The Whys and Why Nots of Cleaning with Glass Beads
Today we’re starting a short series on the various cleaning media available to the engine builder. We’ll be giving you tips and tricks for using each media type, including glass beads, tumbler media and airless blaster media. Check out the Goodson Tech Tip of the Week for the rest of the series.
One of the most widely used cleaning media is the glass bead. Glass beads are primarily used to blast engine components free of carbon base soils and oxidation. Blasting is done in a cabinet to contain and recycle the media being used.
The cleaning process is done with beads being siphoned from a storage area, through a hand held gun that accelerates the media with air pressure. The removed material and broken beads are passed through an exhaust system into a filter, that can be cleaned manually.
Tips for faster glass beading
Keep your air pressure at 60PSI or below.
If you set operating air pressure in excess of 60 to 65 P.S.I., glass beads will shatter upon contact with the part being blasted. A shattered bead will be removed to the filter, just like the materials that have been removed from your blasted component. This is the largest WASTE of beads, and beads equal money.

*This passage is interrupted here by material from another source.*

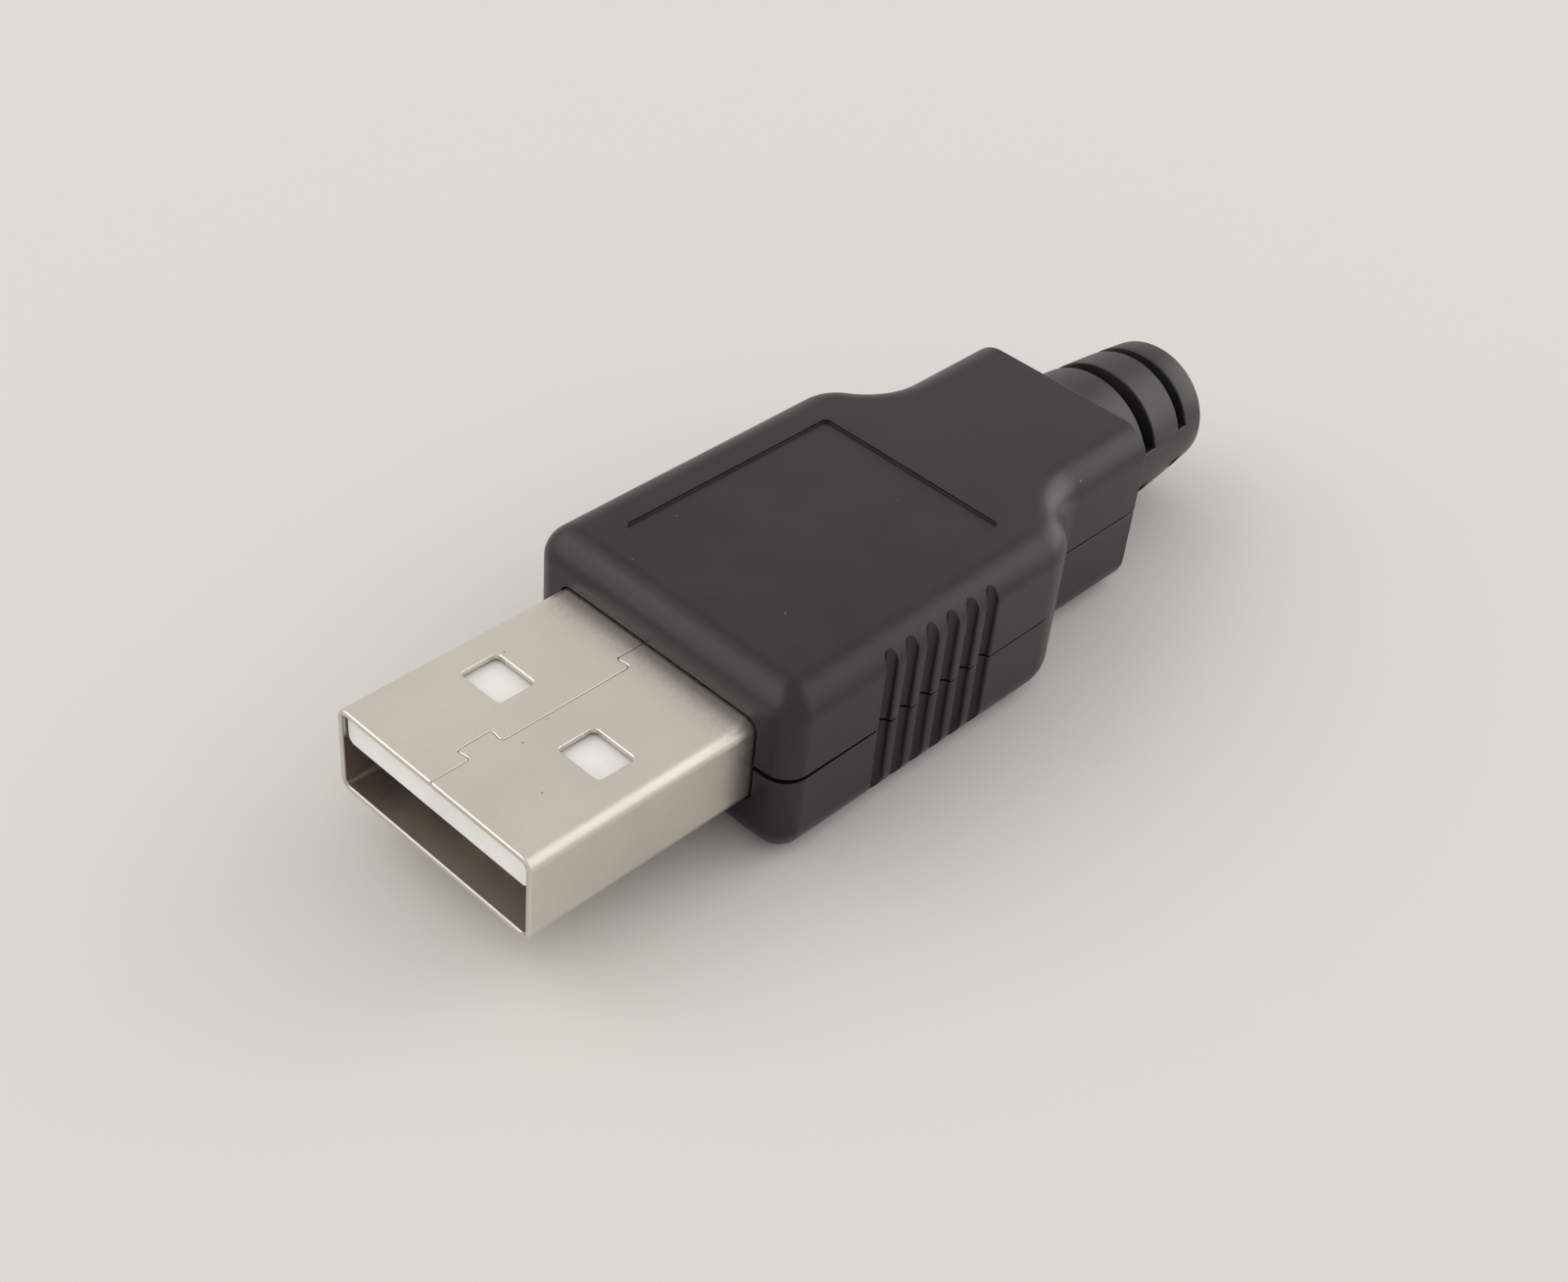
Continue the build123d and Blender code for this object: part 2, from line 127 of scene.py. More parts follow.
def power_setting(name, description, default):
    """A lamp's watts that the panel shows."""
    return FloatProperty(
        name=name, description=description, default=default, min=0.0, unit="POWER"
    )


def angle_setting(name, description, degrees):
    """An angle that the panel shows, given in degrees."""
    return FloatProperty(
        name=name, description=description, default=radians(degrees), subtype="ANGLE"
    )


def colour_setting(name, description, default):
    """A linear colour that the panel shows."""
    return FloatVectorProperty(
        name=name, description=description, default=default, size=3, min=0.0, max=1.0,
        subtype="COLOR",
    )


class CoverSizes(bpy.types.PropertyGroup):
    """Sizes of the two moulded cover halves."""

    edge_round: length_setting("Edge round", "Radius of the long outer edges", 1.6 * MM)
    corner_round: length_setting("Corner round", "Radius of the upright front corners", 1.3 * MM)
    heel_round: length_setting("Heel round", "Radius of the edges at the heel", 0.15 * MM)
    parting_round: length_setting("Parting round", "Radius along the parting line", 0.07 * MM)
    wall: length_setting("Wall", "Thickness of the side walls", 1.4 * MM)
    roof: length_setting("Roof", "Thickness of the broad walls", 1.2 * MM)
    body_length: length_setting("Body length", "Straight part of the body", 17.0 * MM)
    neck_step: length_setting("Neck step", "How far each side steps in to the neck", 2.5 * MM)
    neck_length: length_setting("Neck length", "Straight part of the neck", 5.23 * MM)
    shoulder_round: length_setting("Shoulder round", "Radius of the outer bend", 2.8 * MM)
    waist_round: length_setting("Waist round", "Radius of the inner bend", 3.6 * MM)
    seam_gap: length_setting("Seam gap", "Gap between the halves at the heel", 0.09 * MM)
    mouth_gape: length_setting("Mouth gape", "What the gap grows by at the mouth", 0.16 * MM)
    gape_length: length_setting("Gape length", "How far the wider gap runs", 7.0 * MM)
    mouth_fit: length_setting("Mouth fit", "Clearance round the metal shell", 0.08 * MM)
    throat_radius: length_setting("Throat radius", "Radius of the hole for the tail", 2.88 * MM)
    groove_count: count_setting("Grooves", "Grip grooves a side", 6)
    groove_spacing: length_setting("Groove spacing", "From groove to groove", 1.32 * MM)
    groove_radius: length_setting("Groove radius", "Radius of each hollow", 0.38 * MM)
    groove_depth: length_setting("Groove depth", "Depth of each hollow", 0.45 * MM)
    groove_setback: length_setting("Groove setback", "Mouth to the first groove", 6.16 * MM)
    groove_lip: length_setting("Groove lip", "Radius of the ribs' shoulders", 0.14 * MM)
    label_setback: length_setting("Label setback", "Mouth to the label field", 3.0 * MM)
    label_length: length_setting("Label length", "Length of the label field", 13.05 * MM)
    label_width: length_setting("Label width", "Width of the label field", 10.8 * MM)
    label_corner: length_setting("Label corner", "Corner radius of the label field", 0.35 * MM)
    label_depth: length_setting("Label depth", "Depth of the label field", 0.16 * MM)
    label_lip: length_setting("Label lip", "Radius round the label field", 0.03 * MM)
    rib: length_setting("Rib", "Thickness of the cross ribs", 0.8 * MM)
    shell_rib_setback: length_setting("Shell rib", "Mouth to the rib on the shell", 2.6 * MM)
    clamp_count: count_setting("Clamp ribs", "Ribs that clamp the cable", 2)
    clamp_setback: length_setting("Clamp setback", "Heel to the first cable clamp", 2.76 * MM)
    clamp_spacing: length_setting("Clamp spacing", "From clamp to clamp", 2.0 * MM)
    hook_count: count_setting("Hooks", "Snap hooks a side", 2)
    hook_gap: length_setting("Hook gap", "Shell's back end to the first hook", 1.1 * MM)
    hook_width: length_setting("Hook width", "Width of a snap hook", 1.6 * MM)
    hook_spacing: length_setting("Hook spacing", "From hook to hook", 3.0 * MM)
    hook_thickness: length_setting("Hook thickness", "Thickness of a snap hook", 0.7 * MM)
    hook_height: length_setting("Hook height", "How far it stands over the joint", 1.9 * MM)
    hook_barb: length_setting("Hook barb", "How far its barb stands out", 0.3 * MM)
    hook_barb_height: length_setting("Barb height", "Height of the barb", 0.72 * MM)
    hook_root: length_setting("Hook root", "Where it leaves the wall, under the joint", 0.3 * MM)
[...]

Ensure that all parts to be glass bead blasted are as dry as possible.
Blasting a part that is wet with oil or water will take more time than blasting a dry part. Always remove as much wet soil and grime as possible BEFORE starting the glass beader. Bead blasting parts is labor intensive enough, why prolong the time involved?
Remove all glass beading residue before proceeding.
Remember to clean parts after glass beading, using warm soapy water, followed by a clear water rinse. Parts solvent does not cut it. If bolt holes, water jackets, and oil galleys are involved, they too must be cleaned carefully. Be sure any orifices are clear of glass beads; you wouldn’t want a tiny glass bead compromising your engine build, now would you?
We could probably write pages and pages about the advantages and disadvantages of different styles of glass bead guns, gloves, etc., but we’ll leave that for another post.